October, 2013
Washington -- Many college admission directors and business officers across the country are worried about the sustainability of their enrollment models, strategic plans, and the future of the institutions themselves. Old enrollment management schemes, like "merit aid" discounts based on the high-tuition-high-aid model, may have run their course. Overall, higher education enrollment is down this year and, at several colleges, seriously down.
This means many institutions have excess capacity and could handle more students at low marginal costs per student. The institutions should be happy to enroll students who bring in revenue that covers marginal costs, namely those bringing federal aid, like Pell students and veterans. These students, if more aggressively recruited, could keep up necessary enrollments where the alternative might be a downward spiral of slashing programs and faculty until the institution is faced with demise.

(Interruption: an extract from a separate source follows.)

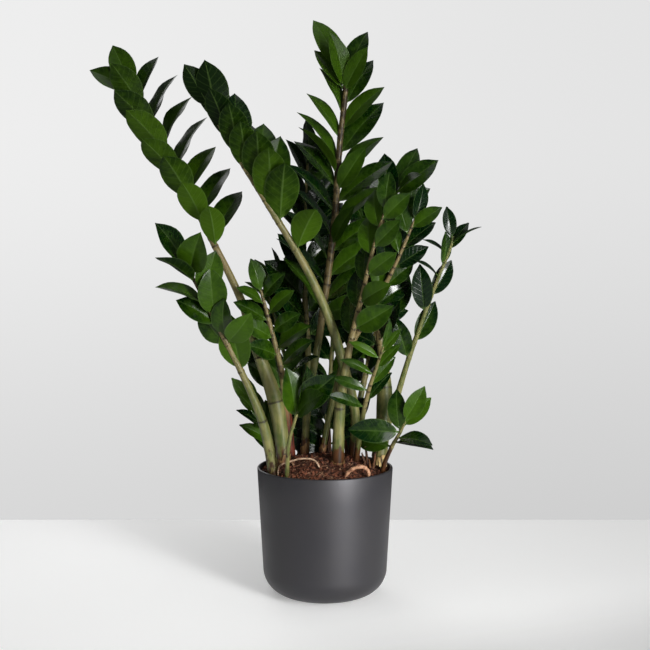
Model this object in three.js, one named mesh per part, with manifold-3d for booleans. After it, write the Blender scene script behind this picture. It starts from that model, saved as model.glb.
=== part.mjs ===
// A potted zz plant: a tapered round pot with a soft lower edge, a mound of soil, surface
// roots, and leafy fronds that each stand in a plain hole of their own in the soil.
// Millimetres, +Z up, -Y is the front, origin at the centre of the pot's flat underside.
import * as THREE from 'three';
import { mergeVertices } from 'three/addons/utils/BufferGeometryUtils.js';
import Module from 'manifold-3d';

const wasm = await Module();
wasm.setup();

// ---- driving dimensions ----
const potHeight = 226;
const rimRadius = 120; // outside, at the rim
const footRadius = 107.6; // where the straight side would meet the floor
const footRound = 45.8; // radius of the lower edge
const wall = 5;
const potFloor = 7;
const rimRound = 1.6;
const potSides = 48;
const roundSteps = { outside: 6, inside: 3 }; // facets of the lower edge

const fit = 0.3; // clearance between a piece and the piece it stands in
const soilEdgeDrop = 9; // soil at the wall, below the rim
const soilMound = 26; // soil in the middle, above the soil at the wall
const soilSides = 32;
const soilRings = 3;

const stemUnderside = 192; // height of every stem's lower end, inside the soil
const stemSides = 6;
const stemExtraRings = 3; // rings of facets beyond one for each stop
const buriedShare = 0.96; // a stem's radius at its lower end, as a share of that at the soil

const bladeThickness = 1.7; // at the midrib
const stalkThickness = 2.6;
const stalkHalfWidth = 2;
const stalkReach = 3; // bare stalk outside the stem
const stalkInStem = 0.7; // where the stem's skin is reckoned, as a share of its radius
const rootOffset = 0.4; // a leaflet's root from the stem's middle, as a share of its radius
const bladeFold = 0.16; // rise of the blade's edge, as a share of its half width
const bladeArch = 0.13; // how far the blade curves along its length
const archFall = 1.8; // how soon the curve turns down again
const fullness = 0.94; // below 1, the widest place lies past the middle of the blade
const bluntness = 0.6; // below 1, both ends of the blade are rounder than a sine
const longBlade = 88; // a blade this long has one more station
const longStations = [0, 0.27, 0.56, 0.83]; // shares of the blade's length
const shortStations = [0, 0.32, 0.7];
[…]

This is where the Secretary of Education could be helpful, not only in pushing for more affordable access for Pell recipients and veterans, but also in reversing the exhausted merit aid model. He could offer colleges a carrot for opening up access to the lower income in ways that do not burden them with loans.
Under current law, the Secretary has wide discretion to establish "experimental sites"; he could invite several willing colleges starting next year to rework their strategic plans and models away from futile chases after rankings and prestige, toward affordable access for populations that are now being squeezed out financially or poorly served by exploitative, proprietary institutions that sink students into unconscionable levels of debt. The reward could be a substantial relaxation or waiving of regulations for a college, as an experimental site.
This could be done under current law with no additional appropriations. The Department could put an invitation in the Federal Register for proposals. The current situation of excess capacity, exhausted tuition gimmickry schemes, fearsome student debt burdens, and a widening lower-income access gap presents a historic opportunity for action.